Give only the number of lines in these records that contain the word "with".

(Structured object records)
——

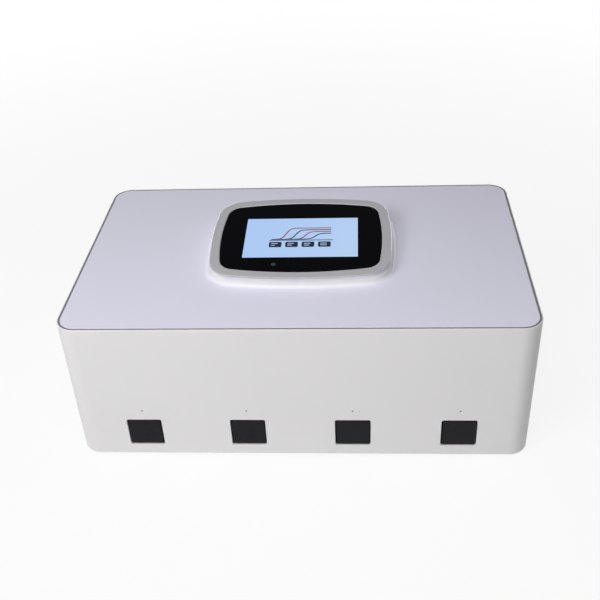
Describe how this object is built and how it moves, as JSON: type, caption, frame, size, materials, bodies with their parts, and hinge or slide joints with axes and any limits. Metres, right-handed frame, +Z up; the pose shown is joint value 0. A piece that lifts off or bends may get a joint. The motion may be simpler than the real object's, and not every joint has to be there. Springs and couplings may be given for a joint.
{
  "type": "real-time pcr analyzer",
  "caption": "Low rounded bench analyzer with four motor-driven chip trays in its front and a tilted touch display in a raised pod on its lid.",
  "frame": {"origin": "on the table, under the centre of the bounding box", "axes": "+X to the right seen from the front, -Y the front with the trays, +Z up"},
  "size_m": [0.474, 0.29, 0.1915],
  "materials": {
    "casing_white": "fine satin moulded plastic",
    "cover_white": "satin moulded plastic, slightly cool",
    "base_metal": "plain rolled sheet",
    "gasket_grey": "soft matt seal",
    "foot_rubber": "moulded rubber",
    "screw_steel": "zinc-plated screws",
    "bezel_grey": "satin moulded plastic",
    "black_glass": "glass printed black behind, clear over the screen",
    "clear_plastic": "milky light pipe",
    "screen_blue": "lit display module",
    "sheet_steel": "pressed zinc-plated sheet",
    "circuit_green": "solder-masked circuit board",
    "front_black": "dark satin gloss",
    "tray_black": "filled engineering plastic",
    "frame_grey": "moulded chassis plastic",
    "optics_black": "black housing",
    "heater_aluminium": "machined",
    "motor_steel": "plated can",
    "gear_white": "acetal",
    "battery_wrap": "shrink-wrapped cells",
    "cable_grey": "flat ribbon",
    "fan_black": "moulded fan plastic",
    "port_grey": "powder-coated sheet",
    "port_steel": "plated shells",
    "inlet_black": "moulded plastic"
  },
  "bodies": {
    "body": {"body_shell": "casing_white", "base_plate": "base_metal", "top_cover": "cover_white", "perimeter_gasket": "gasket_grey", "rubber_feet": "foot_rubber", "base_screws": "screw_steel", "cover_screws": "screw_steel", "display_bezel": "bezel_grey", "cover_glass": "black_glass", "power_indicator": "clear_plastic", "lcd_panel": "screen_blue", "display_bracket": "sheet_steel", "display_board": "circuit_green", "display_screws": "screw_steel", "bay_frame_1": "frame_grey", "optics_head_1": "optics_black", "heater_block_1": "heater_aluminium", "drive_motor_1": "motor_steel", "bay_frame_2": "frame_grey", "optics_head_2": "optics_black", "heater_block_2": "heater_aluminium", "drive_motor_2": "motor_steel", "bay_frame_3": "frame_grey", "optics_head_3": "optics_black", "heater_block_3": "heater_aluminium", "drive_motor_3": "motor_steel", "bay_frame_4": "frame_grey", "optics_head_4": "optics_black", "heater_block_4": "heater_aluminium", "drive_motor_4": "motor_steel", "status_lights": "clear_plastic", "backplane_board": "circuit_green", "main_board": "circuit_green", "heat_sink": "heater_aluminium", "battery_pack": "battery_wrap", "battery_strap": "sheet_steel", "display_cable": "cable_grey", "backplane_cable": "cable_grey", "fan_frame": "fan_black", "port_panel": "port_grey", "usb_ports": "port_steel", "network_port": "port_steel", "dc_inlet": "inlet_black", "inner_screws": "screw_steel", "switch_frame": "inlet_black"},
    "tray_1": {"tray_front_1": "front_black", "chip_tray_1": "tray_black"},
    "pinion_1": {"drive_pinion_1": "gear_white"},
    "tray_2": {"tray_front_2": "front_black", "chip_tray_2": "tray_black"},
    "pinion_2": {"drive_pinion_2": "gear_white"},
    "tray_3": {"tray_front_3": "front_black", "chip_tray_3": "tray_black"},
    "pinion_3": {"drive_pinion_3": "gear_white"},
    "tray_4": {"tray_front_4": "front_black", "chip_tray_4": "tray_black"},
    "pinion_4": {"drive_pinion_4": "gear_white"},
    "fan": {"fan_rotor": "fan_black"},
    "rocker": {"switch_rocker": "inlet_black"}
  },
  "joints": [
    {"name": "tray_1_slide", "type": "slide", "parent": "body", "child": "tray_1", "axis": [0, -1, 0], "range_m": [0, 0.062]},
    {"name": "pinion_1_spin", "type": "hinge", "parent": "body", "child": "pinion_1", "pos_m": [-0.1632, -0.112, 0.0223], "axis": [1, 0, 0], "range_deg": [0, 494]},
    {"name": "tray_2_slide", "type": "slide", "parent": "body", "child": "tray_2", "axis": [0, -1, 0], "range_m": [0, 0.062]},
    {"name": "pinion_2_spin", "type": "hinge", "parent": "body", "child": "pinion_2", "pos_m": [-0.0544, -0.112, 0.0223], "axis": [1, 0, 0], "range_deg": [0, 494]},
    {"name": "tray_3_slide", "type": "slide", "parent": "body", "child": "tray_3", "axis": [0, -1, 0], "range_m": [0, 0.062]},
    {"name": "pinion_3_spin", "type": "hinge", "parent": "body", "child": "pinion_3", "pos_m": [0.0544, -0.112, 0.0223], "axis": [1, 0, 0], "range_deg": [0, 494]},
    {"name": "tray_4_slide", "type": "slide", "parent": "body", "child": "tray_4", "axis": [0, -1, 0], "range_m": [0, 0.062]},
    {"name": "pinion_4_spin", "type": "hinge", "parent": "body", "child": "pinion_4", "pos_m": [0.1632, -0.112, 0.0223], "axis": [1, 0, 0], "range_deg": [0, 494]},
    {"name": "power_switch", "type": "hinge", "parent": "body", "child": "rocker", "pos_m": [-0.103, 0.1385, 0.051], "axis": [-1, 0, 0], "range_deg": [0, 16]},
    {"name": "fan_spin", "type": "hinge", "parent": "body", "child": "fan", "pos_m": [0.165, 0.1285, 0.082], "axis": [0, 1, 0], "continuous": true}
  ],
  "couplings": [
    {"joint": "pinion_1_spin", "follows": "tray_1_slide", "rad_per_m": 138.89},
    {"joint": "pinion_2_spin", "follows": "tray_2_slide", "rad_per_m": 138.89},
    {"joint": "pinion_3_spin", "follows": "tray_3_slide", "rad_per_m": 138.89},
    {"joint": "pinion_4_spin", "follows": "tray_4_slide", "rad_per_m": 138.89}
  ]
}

——

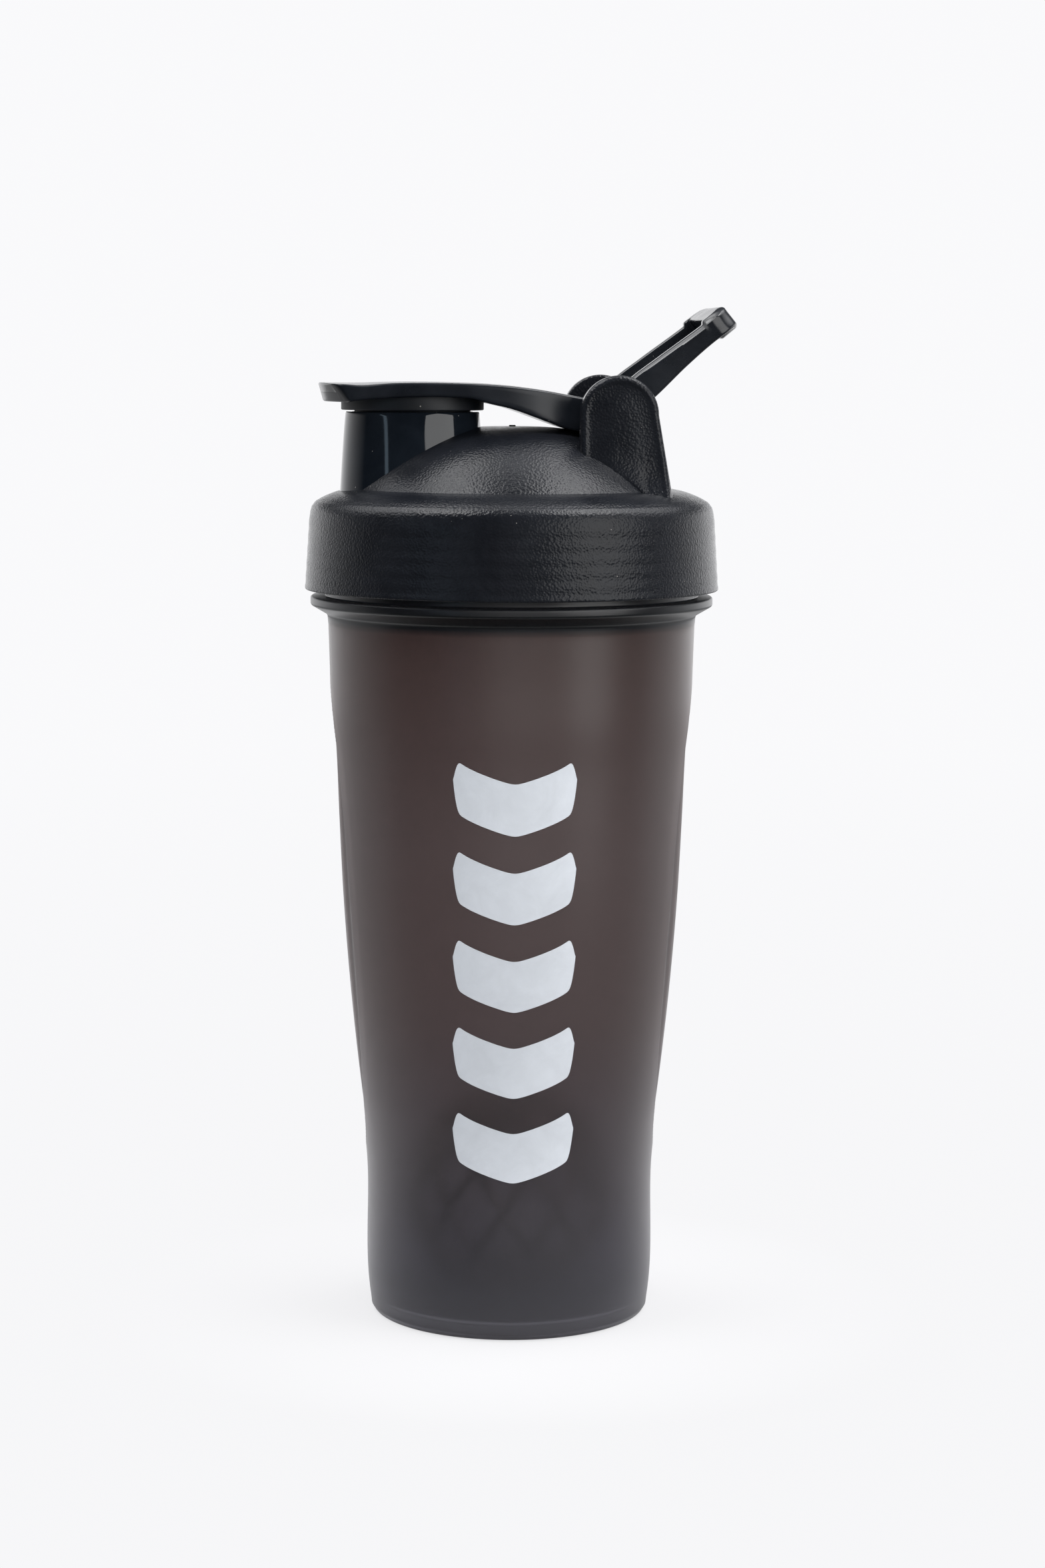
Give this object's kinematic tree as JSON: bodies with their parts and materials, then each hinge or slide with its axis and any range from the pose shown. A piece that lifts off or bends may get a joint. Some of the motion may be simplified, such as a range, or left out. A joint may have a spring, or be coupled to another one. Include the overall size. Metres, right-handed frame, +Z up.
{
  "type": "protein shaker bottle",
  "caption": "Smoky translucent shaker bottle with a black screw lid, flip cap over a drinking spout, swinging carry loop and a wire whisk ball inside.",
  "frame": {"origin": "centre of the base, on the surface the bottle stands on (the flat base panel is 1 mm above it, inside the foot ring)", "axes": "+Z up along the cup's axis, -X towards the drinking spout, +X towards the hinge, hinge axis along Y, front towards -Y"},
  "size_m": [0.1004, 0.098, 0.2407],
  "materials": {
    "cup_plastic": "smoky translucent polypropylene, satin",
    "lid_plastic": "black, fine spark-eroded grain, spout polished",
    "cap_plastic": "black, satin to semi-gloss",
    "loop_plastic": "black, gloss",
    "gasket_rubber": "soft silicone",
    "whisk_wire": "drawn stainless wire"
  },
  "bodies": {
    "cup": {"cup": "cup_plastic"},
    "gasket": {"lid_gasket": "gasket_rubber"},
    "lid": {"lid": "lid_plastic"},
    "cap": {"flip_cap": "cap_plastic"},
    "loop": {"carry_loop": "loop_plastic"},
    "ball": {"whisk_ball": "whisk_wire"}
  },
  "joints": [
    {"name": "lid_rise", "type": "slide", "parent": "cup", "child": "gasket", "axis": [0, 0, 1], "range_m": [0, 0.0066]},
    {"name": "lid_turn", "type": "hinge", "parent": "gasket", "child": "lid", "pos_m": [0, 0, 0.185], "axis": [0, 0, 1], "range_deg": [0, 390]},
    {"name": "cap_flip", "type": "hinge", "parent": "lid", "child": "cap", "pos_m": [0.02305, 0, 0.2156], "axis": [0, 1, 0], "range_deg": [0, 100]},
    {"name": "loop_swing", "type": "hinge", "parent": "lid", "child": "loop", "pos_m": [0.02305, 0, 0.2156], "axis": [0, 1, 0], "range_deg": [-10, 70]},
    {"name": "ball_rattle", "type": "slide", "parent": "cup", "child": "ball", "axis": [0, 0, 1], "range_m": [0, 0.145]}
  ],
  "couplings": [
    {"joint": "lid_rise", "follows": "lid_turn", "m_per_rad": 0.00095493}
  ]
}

——

▶ _IN RESPONSE_: 5